3. Laws focusing on property disputes with neighbors, 22:7-15.

a. Regarding disputes over deposited goods, 22:7-13.

Verse 7 is straightforward: When a third-party stole from the one entrusted with money or goods of a neighbor and the thief is caught, the thief pays restitution.
Verse 8 stipulates that the thief is not caught; suspicion then falls on the one who was entrusted with his neighbor’s money or goods. He is to be brought before the elders/judges and they will determine whether he himself laid his hands on that entrusted to him.
Verse 9 gives more information in relation to a breach of trust between neighbors. One claims that his lost thing is in the hands of another; then both shall come before the judges and their decision is final.
Verse 10-11 is a case in which one party keeps an animal for another and something happens to it while no one was looking. Here they are to go before the LORD and make an oath before Him that the one who received the animal did not take it for himself. The owner shall accept this statement, and no restitution is made.
Verse 12 is self-explanatory. Because he was the animal’s caregiver, his negligence in allowing the theft makes him responsible; thus the restitution.
The death of an animal in his care by a wild animal would not be held against him.

b. Regarding disputes over borrowed goods, 22:14-15.

A modern example to illustrate these laws is the following: If you borrow a friend’s car, driving it by yourself and you get into an accident, you pay for the repairs (v. 14).
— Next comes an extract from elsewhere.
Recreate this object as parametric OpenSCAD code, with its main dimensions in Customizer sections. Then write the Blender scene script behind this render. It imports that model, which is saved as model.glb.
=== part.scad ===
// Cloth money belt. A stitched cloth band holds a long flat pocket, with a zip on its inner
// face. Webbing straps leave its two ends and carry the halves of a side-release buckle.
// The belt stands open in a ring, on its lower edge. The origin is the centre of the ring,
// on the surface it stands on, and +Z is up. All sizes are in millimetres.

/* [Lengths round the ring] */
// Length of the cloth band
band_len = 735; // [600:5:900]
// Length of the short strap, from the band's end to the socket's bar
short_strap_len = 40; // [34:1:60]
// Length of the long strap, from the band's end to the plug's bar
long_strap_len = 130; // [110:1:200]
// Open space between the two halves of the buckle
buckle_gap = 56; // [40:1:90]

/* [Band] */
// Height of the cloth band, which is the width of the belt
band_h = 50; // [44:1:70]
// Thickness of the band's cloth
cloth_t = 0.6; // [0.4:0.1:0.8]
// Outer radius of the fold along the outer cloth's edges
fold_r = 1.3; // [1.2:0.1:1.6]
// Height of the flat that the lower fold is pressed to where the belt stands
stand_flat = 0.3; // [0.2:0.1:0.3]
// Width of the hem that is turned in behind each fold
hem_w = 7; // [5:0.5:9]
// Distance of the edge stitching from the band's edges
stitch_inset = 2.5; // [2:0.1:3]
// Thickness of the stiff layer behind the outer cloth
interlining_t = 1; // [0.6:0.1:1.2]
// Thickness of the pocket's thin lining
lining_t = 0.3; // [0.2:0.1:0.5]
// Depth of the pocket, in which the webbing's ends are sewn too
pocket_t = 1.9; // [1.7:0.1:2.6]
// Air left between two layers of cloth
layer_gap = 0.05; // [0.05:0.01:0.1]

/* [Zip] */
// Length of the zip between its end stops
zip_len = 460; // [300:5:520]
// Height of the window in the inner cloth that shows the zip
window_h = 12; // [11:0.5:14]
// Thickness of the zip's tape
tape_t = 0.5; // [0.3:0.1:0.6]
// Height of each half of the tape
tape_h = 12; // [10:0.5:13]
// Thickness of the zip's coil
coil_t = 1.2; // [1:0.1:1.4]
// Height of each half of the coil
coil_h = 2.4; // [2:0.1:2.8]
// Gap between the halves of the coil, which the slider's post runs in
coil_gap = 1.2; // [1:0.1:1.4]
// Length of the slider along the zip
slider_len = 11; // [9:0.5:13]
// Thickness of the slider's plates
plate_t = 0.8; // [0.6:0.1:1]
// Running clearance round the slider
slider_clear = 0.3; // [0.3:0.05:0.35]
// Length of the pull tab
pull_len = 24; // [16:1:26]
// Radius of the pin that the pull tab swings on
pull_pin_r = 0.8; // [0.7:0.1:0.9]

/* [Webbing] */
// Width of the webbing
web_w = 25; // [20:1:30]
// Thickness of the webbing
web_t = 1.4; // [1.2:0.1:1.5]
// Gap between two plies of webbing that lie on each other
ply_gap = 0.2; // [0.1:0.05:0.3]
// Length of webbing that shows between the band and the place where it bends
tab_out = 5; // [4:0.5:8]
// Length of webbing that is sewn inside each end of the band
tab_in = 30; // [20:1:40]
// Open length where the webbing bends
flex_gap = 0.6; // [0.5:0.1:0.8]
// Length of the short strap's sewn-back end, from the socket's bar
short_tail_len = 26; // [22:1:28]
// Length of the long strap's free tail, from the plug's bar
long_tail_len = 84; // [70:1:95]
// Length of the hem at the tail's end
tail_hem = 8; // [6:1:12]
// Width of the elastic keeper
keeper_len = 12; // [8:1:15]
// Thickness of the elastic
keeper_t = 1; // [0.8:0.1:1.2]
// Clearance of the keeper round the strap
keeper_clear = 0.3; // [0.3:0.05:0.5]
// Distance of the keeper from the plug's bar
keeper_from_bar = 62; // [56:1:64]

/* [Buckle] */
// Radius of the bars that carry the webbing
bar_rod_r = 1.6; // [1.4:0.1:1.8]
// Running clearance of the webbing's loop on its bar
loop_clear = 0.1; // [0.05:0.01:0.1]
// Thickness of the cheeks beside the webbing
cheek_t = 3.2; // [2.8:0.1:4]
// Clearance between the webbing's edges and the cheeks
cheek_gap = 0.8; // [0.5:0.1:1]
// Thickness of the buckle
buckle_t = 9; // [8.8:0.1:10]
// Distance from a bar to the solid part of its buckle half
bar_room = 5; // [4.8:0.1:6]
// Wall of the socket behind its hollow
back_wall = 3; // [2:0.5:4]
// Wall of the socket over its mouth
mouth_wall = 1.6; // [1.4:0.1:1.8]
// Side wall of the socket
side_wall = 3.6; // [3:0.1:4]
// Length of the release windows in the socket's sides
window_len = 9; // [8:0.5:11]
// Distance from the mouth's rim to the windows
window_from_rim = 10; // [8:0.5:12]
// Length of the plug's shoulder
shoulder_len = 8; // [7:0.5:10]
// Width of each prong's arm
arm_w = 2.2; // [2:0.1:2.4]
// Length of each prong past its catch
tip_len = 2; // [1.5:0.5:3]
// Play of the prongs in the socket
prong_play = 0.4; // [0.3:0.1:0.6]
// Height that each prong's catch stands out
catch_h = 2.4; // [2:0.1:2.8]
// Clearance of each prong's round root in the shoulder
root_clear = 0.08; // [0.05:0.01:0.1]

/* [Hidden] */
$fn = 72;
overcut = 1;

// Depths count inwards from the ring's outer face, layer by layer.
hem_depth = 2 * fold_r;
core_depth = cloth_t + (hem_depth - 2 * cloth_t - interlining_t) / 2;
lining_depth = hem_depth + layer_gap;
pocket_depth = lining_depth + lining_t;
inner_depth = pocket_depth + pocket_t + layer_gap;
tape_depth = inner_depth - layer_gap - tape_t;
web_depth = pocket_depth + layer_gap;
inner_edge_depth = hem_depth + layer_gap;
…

If you borrow a friend’s car and you are driving it with your friend in the car and you get into an accident, and the friend observes that it is not your fault, he may not require you to pay for repairs (v. 15a). If you have rented the car and get into an accident, the cost of the rental and the insurance cover the damage (v. 15b). There is of course not a direct one-to-one correspondence with this example to these laws, but it may help us understand how this works.

4. Case law about a father’s “property,” 22:16-17.

The emphasis on seduction here indicates that in this case there was no violence, and this may very well have been considered consensual. However, she is still under her father’s house and under his authority as well as, strictly in a legal sense, his ‘property.’ When the daughter would get betrothed, the father would receive a marriage gift. It is the loss of virginity that may reduce the likelihood of future marriage and children. Therefore, the man who does this must marry her to give the woman that security. He must also give a marriage gift whether the father allows the marriage or not! This is a matter of honor as well as lost financial interest to the father. It also adds a measure of protection for the father and a warning for both would-be seducers as well as the virgin daughter.
For many commentators, this concludes this section of the Book of the Covenant.

Key Theological Points:

Here are some key theological points from these verses:

1. We are to have respect for the property and the rights of one another.

These laws are meant to instill in the people of Israel a respect for the property and rights of one another. We have an obligation to see to it that no one suffers financial loss through our dishonesty, irresponsible actions or indifferent attitude.

2. An equitable method for resolving property disputes is an essential for society to function.

The laws imply that when humans are in contact with one another, invariably there will be conflict. As such, an equitable method for resolving property disputes is essential for society to function.

3. Property rights are real.

Israel was never a communal society; the land and its cattle did not belong to “the people.” They belonged to individual Israelites.

4. Property is never on a par with human life.

One may kill a thief if one reasonably feels endangered by the thief, but one may not kill a person for the sake of a stolen sheep. The defense of human life is the highest moral law, and it trumps lower laws.

5. Religious acts, such as taking an oath, can be devices of evasion and dishonesty.

As such, taking an oath in God’s name does not overrule contrary evidence.

6. The case law penalties, grounded in the principle of restitution, by design imparted lessons to miscreants about property rights.

It is noteworthy that the text offers two forms of punishment: restitution and slavery. The latter strikes us as very harsh, but we should recall that slavery in Israel was, by law, temporary and not a lifelong sentence. There is no provision for punishment by imprisonment in these laws. Arguably, the biblical provisions give the criminal more dignity than do modern penal systems. By directly repaying or by working off his obligations, the Israelite had his value as a man reaffirmed, and he was not confined with thousands of other criminals. The Old Testament code was not an especially draconian code. But its penalties, grounded in the principle of restitution, by design imparted lessons to miscreants about property rights.

7. This text points to possessing integrity before the Lord in dealing with others in every area of our lives.

Ultimately, this is a passage about integrity. That we should not steal, that we should always respect the property of others even where stealing is not the issue, and that we should seek out fair ways of resolving disputes are obvious lessons. A New Testament counterpart to this text may be the letter to Philemon, where Paul exhorts a Christian not to value his property above another man’s soul. Property rights are important and should not be violated by individuals or governments, but they are not the highest of all values for the Christian.